**Material for this exercise**

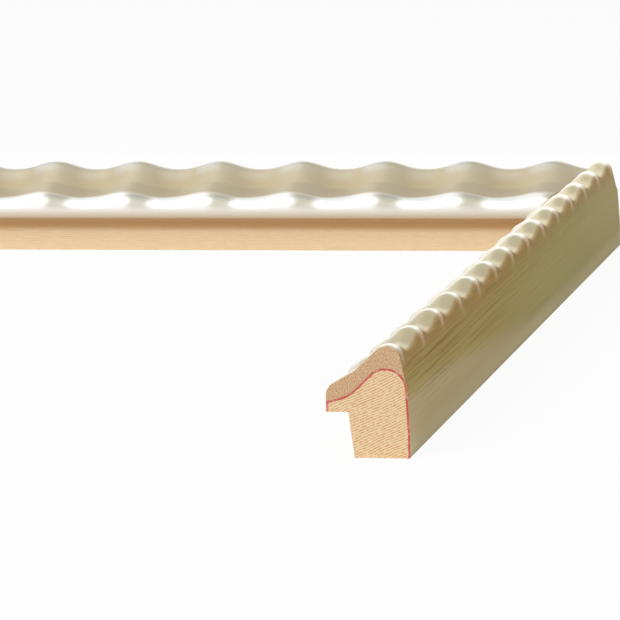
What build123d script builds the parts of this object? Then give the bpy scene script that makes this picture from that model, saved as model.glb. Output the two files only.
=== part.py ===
"""Mitred corner of picture frame moulding with a wavy gilded top.

Two lengths of the same moulding meet at a 45 degree mitre. Each length is three pieces
bonded to each other: a pine core with a rabbet, a thin red coat over its lip, top and outer
side, and a moulded composition cap whose waves run across the rail.

The corner lies on its back. X runs along the far rail and Y along the near rail, +Z is up,
and the outer corner is at (+X, +Y). Millimetres.
"""

import os
from math import ceil, cos, pi, radians, sin, tan

from build123d import *

# The frame corner
leg_length = 406.4
rail_width = 23.3

# The pine core
rabbet_width = 6.2
rabbet_height = 12.8
rabbet_lean = 1.5
lip_thickness = 2.45
foot_radius = 0.8
side_straight = 7.5
side_lean = 2.7
side_radius = 100.0
slope_angle = 43.5
crown_radius = 5.4
scoop_inset = 16.9
scoop_height = 16.7
scoop_radius = 11.4

# The red coat on the core
coat_thickness = 0.6

# The cap on the crest of a wave
nose_height = 19.7
nose_radius = 3.8
bend_inset = 15.0
bend_height = 24.6
bend_radius = 6.4
peak_inset = 3.6
peak_height = 35.3
peak_radius = 4.0
feather_angle = 23.0
feather_bite = 0.05

# The waves across the rail
wave_pitch = 30.6
wave_sharpness = 1.25
nose_relief = 1.2
bend_relief = 2.8
peak_relief = 3.5
steps_per_wave = 8

# The last crest of each rail, back from the crest line's corner
crest_inset = 5.6
near_crest_setback = 0.0
far_crest_setback = 17.3

lip_top = rabbet_height + lip_thickness
rabbet_inset = rail_width - rabbet_width
lip_inset = rail_width - coat_thickness
rails = {"near_rail": near_crest_setback, "far_rail": far_crest_setback}

# The near rail's cut end, seen from outside, and the mitre, facing the far rail
cut_plane = Plane(
    origin=(leg_length / 2, -leg_length / 2, 0), x_dir=(1, 0, 0), z_dir=(0, -1, 0)
)
mitre_plane = Plane(origin=(0, 0, 0), z_dir=(-1, 1, 0))


def core_side(height):
    """X of the core's leaning outer side at a height."""
    return -coat_thickness - (height - side_straight) * tan(radians(side_lean))


def core_peak():
    """Corner where the leaning side and the slope would meet without the round crown."""
    lean = tan(radians(side_lean))
    slope = tan(radians(slope_angle))
    run = scoop_inset + core_side(scoop_height)
    height = scoop_height + run * slope / (1 + slope * lean)
    return core_side(height), height


def crown_centre():
    """Centre of the round crown, which touches the leaning side and the slope."""
    peak_x, peak_z = core_peak()
    reach = crown_radius / sin(radians(90 + side_lean - slope_angle) / 2)
    aim = radians(270 - side_lean - slope_angle) / 2
    return peak_x + reach * cos(aim), peak_z - reach * sin(aim)


def cap_feather():
    """Where the cap runs out on the coat's crown, a touch inside the coat."""
    centre_x, centre_z = crown_centre()
    radius = crown_radius + coat_thickness - feather_bite
    aim = radians(feather_angle)
    return centre_x + radius * cos(aim), centre_z + radius * sin(aim)


def wave_height(phase):
    """1 on the crest of a wave and 0 in its broad valley."""
    return ((1 + cos(phase)) / 2) ** wave_sharpness


# The core's section, seen from the near cut end
with BuildSketch() as core_section:
    with BuildLine():
        FilletPolyline(
            (-rabbet_inset + rabbet_lean, 0),
            (-coat_thickness, 0),
            (-coat_thickness, side_straight),
            core_peak(),
            (-scoop_inset, scoop_height),
            (-lip_inset, lip_top),
            (-lip_inset, rabbet_height),
            (-rabbet_inset, rabbet_height),
            radius=[0, foot_radius, side_radius, crown_radius, scoop_radius, 0, 0, 0],
            close=True,
        )
    make_face()

# The coat follows the core up the lip's face, over the crown and down to the foot
with BuildSketch() as coat_section:
    with BuildLine():
        Polyline(
            (-rail_width, rabbet_height),
            (-rail_width, peak_height),
            (coat_thickness, peak_height),
            (coat_thickness, 0),
            (-coat_thickness - foot_radius, 0),
            (-coat_thickness - foot_radius, side_straight),
            (-scoop_inset, lip_top),
            (-lip_inset, rabbet_height),
            close=True,
        )
    make_face()
    grown = offset(
        core_section.sketch, amount=coat_thickness, kind=Kind.INTERSECTION, mode=Mode.PRIVATE
    )
    add(grown, mode=Mode.INTERSECT)
    add(core_section.sketch, mode=Mode.SUBTRACT)


def cap_section(depth):
    """The cap and all below it, its corners sunk by a share of the wave's relief."""
    with BuildSketch() as section:
        with BuildLine():
            FilletPolyline(
                (-rail_width, lip_top),
                (-rail_width, nose_height - depth * nose_relief),
                (-bend_inset, bend_height - depth * bend_relief),
                (-peak_inset, peak_height - depth * peak_relief),
                cap_feather(),
                (-crest_inset, lip_top),
                radius=[0, nose_radius, bend_radius, peak_radius, 0, 0],
                close=True,
            )
        make_face()
    return section.sketch


# One wave, from valley to valley, with its crest on the cut end's plane
with BuildPart() as wave:
    for step in range(steps_per_wave + 1):
        phase = 2 * pi * step / steps_per_wave - pi
        with BuildSketch(cut_plane.offset(-wave_pitch * phase / (2 * pi))):
            add(cap_section(1 - wave_height(phase)))
    loft(ruled=True)


os.makedirs("parts", exist_ok=True)

# The near rail is cut at the mitre, and the far rail is its mirror image in the mitre
for rail, crest_setback in rails.items():
    with BuildPart() as core:
        with BuildSketch(cut_plane):
            add(core_section.sketch)
        extrude(amount=-leg_length)
        split(bisect_by=mitre_plane, keep=Keep.BOTTOM)
        if rail == "far_rail":
            mirror(about=mitre_plane, mode=Mode.REPLACE)

    with BuildPart() as coat:
        with BuildSketch(cut_plane):
            add(coat_section.sketch)
        extrude(amount=-leg_length)
        split(bisect_by=mitre_plane, keep=Keep.BOTTOM)
        if rail == "far_rail":
            mirror(about=mitre_plane, mode=Mode.REPLACE)

    last_crest = leg_length - crest_inset - crest_setback
    waves_before = ceil(last_crest / wave_pitch)
    first_crest = last_crest - waves_before * wave_pitch
    with BuildPart() as cap:
        with Locations(*[(0, first_crest + wave_pitch * i) for i in range(waves_before + 2)]):
            add(wave.part)
        with BuildSketch(cut_plane):
            add([core_section.sketch, coat_section.sketch])
        extrude(amount=-leg_length, mode=Mode.SUBTRACT)
        split(bisect_by=cut_plane, keep=Keep.BOTTOM)
        split(bisect_by=mitre_plane, keep=Keep.BOTTOM)
        if rail == "far_rail":
            mirror(about=mitre_plane, mode=Mode.REPLACE)

    core.part.label = rail + "_core"
    coat.part.label = rail + "_coat"
    cap.part.label = rail + "_cap"
    for piece in (core, coat, cap):
        export_step(piece.part, "parts/" + piece.part.label + ".step")
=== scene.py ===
# %% [markdown]
# # A corner of wavy, silvered frame moulding
#
# Two rails of picture frame moulding meet at a mitre. Each rail is a pine core with a thin
# red coat on its top and outer side, and a moulded brown cap whose waves run across it. Toned
# silver leaf covers what shows, and the sawn end shows the three layers.
#
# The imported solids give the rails' places, lengths and widths. The cores are straight lengths
# of one section, so they stay as they are, with a pine finish. The coats and the caps are made
# again here as smooth surfaces, because light runs along a polished wave and shows every facet
# of a coarse one.

from math import cos, pi, radians, sin, tan

import bmesh
import bpy
import numpy as np
from mathutils import Matrix, Vector


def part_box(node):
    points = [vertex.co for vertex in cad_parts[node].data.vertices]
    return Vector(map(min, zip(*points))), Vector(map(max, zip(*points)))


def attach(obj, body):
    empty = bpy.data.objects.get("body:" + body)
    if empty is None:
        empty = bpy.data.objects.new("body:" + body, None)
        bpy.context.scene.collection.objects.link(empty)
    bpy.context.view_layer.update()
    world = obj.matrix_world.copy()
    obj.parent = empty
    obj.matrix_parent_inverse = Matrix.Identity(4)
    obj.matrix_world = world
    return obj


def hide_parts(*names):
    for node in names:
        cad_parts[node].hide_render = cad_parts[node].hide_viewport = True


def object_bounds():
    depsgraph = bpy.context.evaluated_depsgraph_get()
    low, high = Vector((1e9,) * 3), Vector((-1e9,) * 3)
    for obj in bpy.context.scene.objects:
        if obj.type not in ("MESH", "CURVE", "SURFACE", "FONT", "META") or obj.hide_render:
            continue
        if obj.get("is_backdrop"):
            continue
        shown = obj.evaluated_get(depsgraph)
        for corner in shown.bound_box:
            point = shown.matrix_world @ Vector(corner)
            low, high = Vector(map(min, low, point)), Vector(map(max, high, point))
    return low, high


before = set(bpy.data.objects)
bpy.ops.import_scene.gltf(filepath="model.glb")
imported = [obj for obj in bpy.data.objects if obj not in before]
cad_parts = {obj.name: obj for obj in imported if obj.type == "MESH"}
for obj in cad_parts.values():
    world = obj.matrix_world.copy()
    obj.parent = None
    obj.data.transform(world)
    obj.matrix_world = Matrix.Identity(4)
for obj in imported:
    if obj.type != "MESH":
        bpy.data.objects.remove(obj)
cad_low, cad_high = (np.array(corner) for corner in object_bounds())

MM = 0.001
half = cad_high[0] / MM
leg = half - cad_low[0] / MM
core_box, coat_box = (np.array(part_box("near_rail_" + part)) / MM for part in ("core", "coat"))
rail_width = half - coat_box[0, 0]
coat = half - core_box[1, 0]
print(f"legs {leg:.1f} mm, rail {rail_width:.1f} mm wide, coat {coat:.2f} mm")

# %% [markdown]
# ## The view
#
# The camera is a long lens set low and to the right, so the far rail is almost side on and
# the near rail runs back from its sawn end. The lens's length in pixels came from lining up
# the section, both rails' edges and the wave crests with the picture. It isn't shifted.

# %% Camera
picture_width = 620
lens_pixels = 4609.7
camera_place = Vector((0.43926, -1.42269, 0.23729))
turn, tilt, roll = radians(12.175), radians(-8.937), radians(1.587)

camera = bpy.data.objects.new("camera", bpy.data.cameras.new("camera"))
bpy.context.scene.collection.objects.link(camera)
camera.data.sensor_width = 36.0
camera.data.lens = lens_pixels * camera.data.sensor_width / picture_width
camera.data.clip_end = 50.0
camera.matrix_world = (
    Matrix.Translation(camera_place)
    @ Matrix.Rotation(turn, 4, "Z")
    @ Matrix.Rotation(tilt + pi / 2, 4, "X")
    @ Matrix.Rotation(-roll, 4, "Z")
)
bpy.context.scene.camera = camera
print(f"lens {camera.data.lens:.1f} mm")

# %% [markdown]
# ## The moulding's section
#
# A moulding is drawn as a section: straight runs with round corners. Here a section is a row
# of corners in millimetres, each an inset from the outer face and a height above the back.
# The rounding works on whole arrays of corners, so a section can change along a rail.

# %% Round corners
def unit(vectors):
    """Each vector divided by its length."""
    return vectors / np.linalg.norm(vectors, axis=-1, keepdims=True)


def round_corner(before, corner, after, radius):
    """Centre and tangent points of the circle that touches both sides of a corner.

    The tangent points lie radius / tan(half the corner's angle) from the corner. The centre
    lies radius / sin(half the angle) from it, on the line that halves the angle.
    """
    back, ahead = unit(before - corner), unit(after - corner)
    half_angle = np.arccos((back * ahead).sum(-1, keepdims=True)) / 2
    reach = radius / np.tan(half_angle)
    centre = corner + unit(back + ahead) * radius / np.sin(half_angle)
    return centre, corner + back * reach, corner + ahead * reach


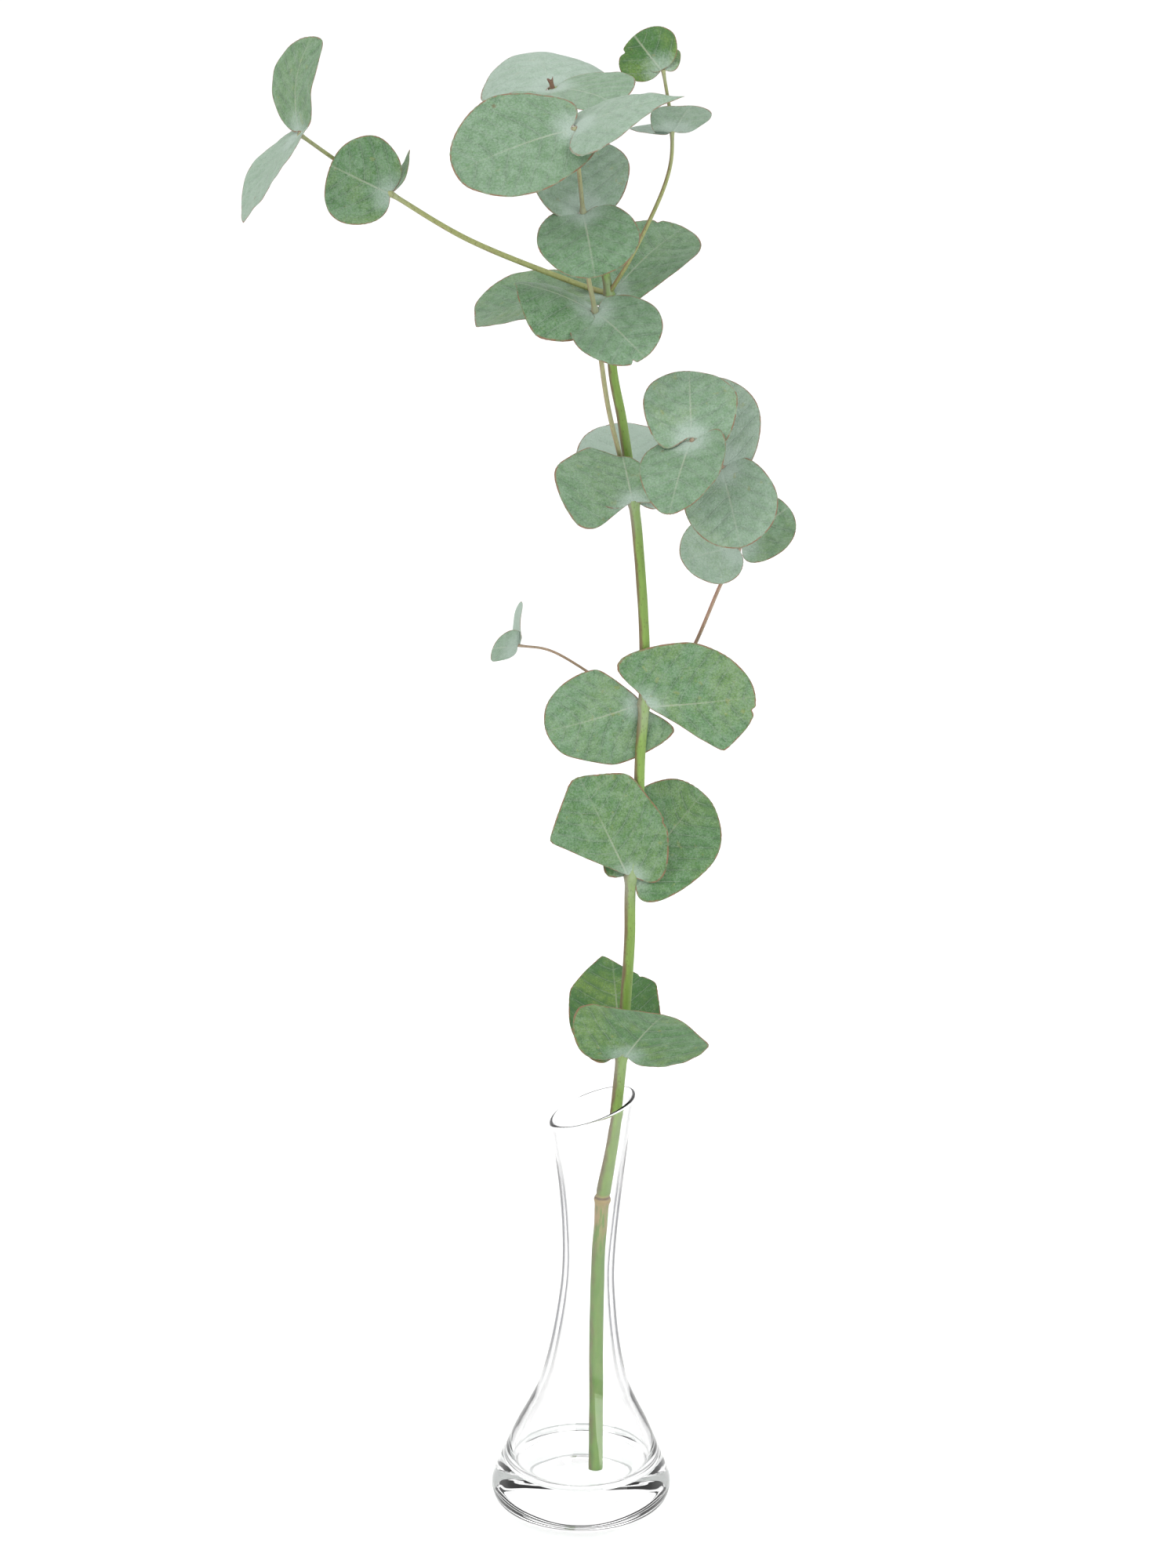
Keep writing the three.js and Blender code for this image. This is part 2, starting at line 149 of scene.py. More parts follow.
# Leaves: reach runs from the base to the tip, face is the way the upper side looks, wide is the width,
# and side is the side of the stem that the leaf sits on, where it is not the side it reaches to.
# lobes are the two ears beside the base, left and right as the upper side is looked at, tip up.
# What a leaf leaves out is as in PLAIN_LEAF.
LEAVES = {
    "first": {
        "front": {
            "reach": (12.5, -16, 20.5), "face": (0, 0.82, 0.58), "wide": 47, "egg": 0.1,
            "lobes": (0.16, 0.2), "cuts": ((34, 0.98),),
        },
        "back": {
            "reach": (-3, 31, 24.5), "face": (0, -0.62, 0.79), "wide": 35, "lobes": (0.14, 0.05),
            "cuts": ((-39, 0.6), (48, 0.72), (84, 0.78), (-88, 0.7)),
        },
    },
    "second": {
        "front": {
            "reach": (-16.5, -3, 36.5), "face": (-0.1, 0.96, -0.26), "wide": 39,
            "side": (-0.3, -1, 0), "arch": -0.04, "cup": -0.05, "lobes": (0.19, 0),
            "cuts": ((-45, 0.82), (22, 0.9), (80, 0.87), (-128, 0.57)),
        },
        "back": {
            "reach": (23, 27.5, 19.5), "face": (0.35, -0.72, 0.6), "wide": 34, "side": (0.6, 1, 0),
            "lobes": (0.2, 0.16),
        },
    },
    "third": {
        "left": {
            "reach": (-31, 0, -9.5), "face": (0.1, -0.99, -0.05), "wide": 34, "side": (-0.3, 1, 0),
            "egg": 0.14, "lobes": (0.34, 0.03), "spread": 0.85, "cuts": ((-148, 0.89), (60, 0.9)),
        },
        "right": {
            "reach": (35, -2, 4), "face": (0.05, -1, 0.01), "wide": 41, "side": (0.5, -1, 0),
            "egg": 0.22, "lobes": (0.33, 0), "spread": 0.85, "cuts": ((-54, 0.96), (-126, 0.58)),
        },
    },
    "fourth": {
        "front": {
            "reach": (-5, -16, 25.5), "face": (0, 0.86, 0.51), "wide": 45, "egg": 0.28,
            "lobes": (0.14, 0.36), "spread": 0.8, "cuts": ((38, 0.28),),
        },
        "back": {"reach": (-3, 31, 17.5), "face": (0, -0.49, 0.87), "wide": 34},
    },
    "fifth": {
        "left": {
            "reach": (-44, -0.5, -8.5), "face": (-0.05, -0.15, 0.99), "wide": 38, "cup": 0.15,
            "egg": -0.08, "cuts": ((0, 0.84),),
        },
        "right": {
            "reach": (22.5, 20, 16.5), "face": (-0.4, -0.58, 0.71), "wide": 33, "cup": 0.12,
            "egg": -0.12,
        },
    },
    "top": {
        "back": {
            "reach": (-6, 31.5, 5), "face": (-0.08, -0.21, 0.97), "wide": 40, "cup": -0.38,
            "lobes": (0.22, 0.2),
        },
        "right": {
            "reach": (18.5, -16.5, -1.5), "face": (-0.1, -0.07, 0.99), "wide": 38,
            "lobes": (0.12, 0.5), "spread": 0.55,
        },
    },
    "left_far": {
        "up": {
            "reach": (4, 8, 28.5), "face": (-0.87, -0.43, 0.24), "wide": 32, "sweep": 0.14,
            "egg": -0.15, "lobes": (0.02, 0),
        },
        "down": {
            "reach": (-16.5, -11.5, -25), "face": (-0.83, -0.15, 0.54), "wide": 35, "egg": 0.28,
            "lobes": (0.14, 0.14),
        },
    },
    "left_near": {
        "front": {
            "reach": (-18.5, -8, 11), "face": (-0.35, 0.94, -0.04), "wide": 29,
            "lobes": (0.08, 0.08),
        },
        "back": {
            "reach": (-1.5, 20.5, -1.5), "face": (-0.78, -0.01, 0.63), "wide": 27, "egg": -0.1,
        },
    },
    "upper_near": {
        "front": {"reach": (5.5, -12.5, 10.5), "face": (-0.1, 0.68, 0.73), "wide": 19},
        "back": {"reach": (-8.5, 13.5, -1), "face": (-0.05, -0.12, 0.99), "wide": 18},
    },
    "upper_tip": {
        "front": {
            "reach": (-8.5, -0.5, 11), "face": (-0.2, 0.98, 0), "wide": 20, "lobes": (0.06, 0.06),
        },
        "back": {"reach": (-2, 12, 4.5), "face": (0, -0.41, 0.91), "wide": 13},
    },
    "front_low": {
        "left": {
            "reach": (-22.5, 6.5, 7), "face": (0, -0.2, 0.98), "wide": 28, "cup": -0.55,
            "egg": 0.25, "point": 0.06, "lobes": (0.18, 0.18),
        },
        "right": {
            "reach": (14.5, -18, -10), "face": (-0.1, -0.54, 0.84), "wide": 28,
            "lobes": (0.18, 0.18),
        },
    },
    "front_middle": {
        "back": {
            "reach": (-2, 21.5, 18), "face": (0, -0.63, 0.77), "wide": 30, "lobes": (0.14, 0.1),
        },
        "front": {"reach": (3.5, -23.5, -14.5), "face": (-0.05, -0.48, 0.87), "wide": 31},
    },
    "front_top": {
        "left": {
            "reach": (-35, -12, -11), "face": (0.2, -0.65, 0.74), "wide": 35, "lobes": (0.16, 0.16),
        },
        "right": {
            "reach": (26.5, -1.5, 9), "face": (-0.25, -0.15, 0.96), "wide": 36, "cup": -0.12,
            "egg": 0.6, "point": 0.2, "lobes": (0.16, 0.14),
        },
    },
    "sprig": {
        "up": {
            "reach": (1, 4, 13), "face": (-0.94, -0.27, 0.2), "wide": 9, "egg": 0.2,
            "lobes": (0.03, 0.03),
        },
        "down": {
            "reach": (-8, -8.5, 1.5), "face": (-0.61, 0.67, 0.42), "wide": 13,
            "lobes": (0.08, 0.08),
        },
    },
    "right_low": {
        "left": {
            "reach": (-17.5, -9, -2), "face": (0.25, -0.75, 0.61), "wide": 22,
            "lobes": (0.05, 0.02),
        },
        "right": {"reach": (15, 3.5, 11.5), "face": (-0.2, -0.82, 0.53), "wide": 22},
    },
    "right_middle": {
        "down": {"reach": (5.5, -17, -20.5), "face": (0, -0.77, 0.64), "wide": 29},
        "up": {"reach": (-4, 16, 24), "face": (0, -0.83, 0.56), "wide": 28},
    },
    "right_top": {
        "up": {
            "reach": (-0.5, 20, 16), "face": (0, -0.62, 0.78), "wide": 29, "lobes": (0.24, 0.2),
            "spread": 0.8,
        },
        "down": {
            "reach": (-7, -21.5, -17.5), "face": (-0.25, -0.63, 0.73), "wide": 25, "egg": 0.3,
            "lobes": (0.24, 0.05),
        },
    },
}
PLAIN_LEAF = {
    "lobes": (0.14, 0.14),  # how far each ear reaches back past the base, in leaf lengths
    "spread": 0.6,  # where the ears are: from 0.5, close to the base, to 1, halfway to the sides
    "ears": 2.2,  # width of the slot between the ears, where the stem stands
    "egg": 0.05,  # above 0 the leaf is widest nearer its base
    "point": 0,  # a drawn-out tip, in leaf lengths
    "sweep": 0,  # sideways bow of the midrib, in leaf lengths
    "arch": 0.05,  # bulge along the midrib towards the upper side
    "cup": 0.08,  # lift of the two sides
    "wave": 0.03,  # rise and fall of the margin
    "cuts": (),  # torn or bitten edges, as (angle from the tip in degrees, distance from the middle)
}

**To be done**
Starting at the first line of the records, print each line exactly, stopping after the line that contains "coat_thickness = 0.6".

**Response**
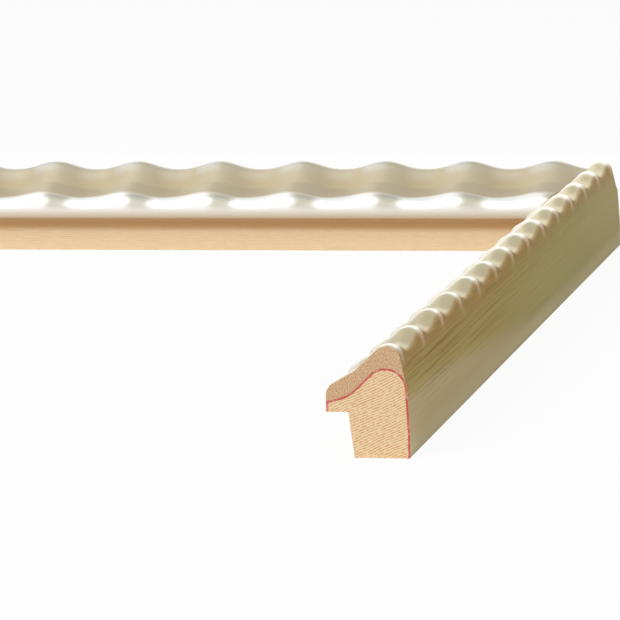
What build123d script builds the parts of this object? Then give the bpy scene script that makes this picture from that model, saved as model.glb. Output the two files only.
=== part.py ===
"""Mitred corner of picture frame moulding with a wavy gilded top.

Two lengths of the same moulding meet at a 45 degree mitre. Each length is three pieces
bonded to each other: a pine core with a rabbet, a thin red coat over its lip, top and outer
side, and a moulded composition cap whose waves run across the rail.

The corner lies on its back. X runs along the far rail and Y along the near rail, +Z is up,
and the outer corner is at (+X, +Y). Millimetres.
"""

import os
from math import ceil, cos, pi, radians, sin, tan

from build123d import *

# The frame corner
leg_length = 406.4
rail_width = 23.3

# The pine core
rabbet_width = 6.2
rabbet_height = 12.8
rabbet_lean = 1.5
lip_thickness = 2.45
foot_radius = 0.8
side_straight = 7.5
side_lean = 2.7
side_radius = 100.0
slope_angle = 43.5
crown_radius = 5.4
scoop_inset = 16.9
scoop_height = 16.7
scoop_radius = 11.4

# The red coat on the core
coat_thickness = 0.6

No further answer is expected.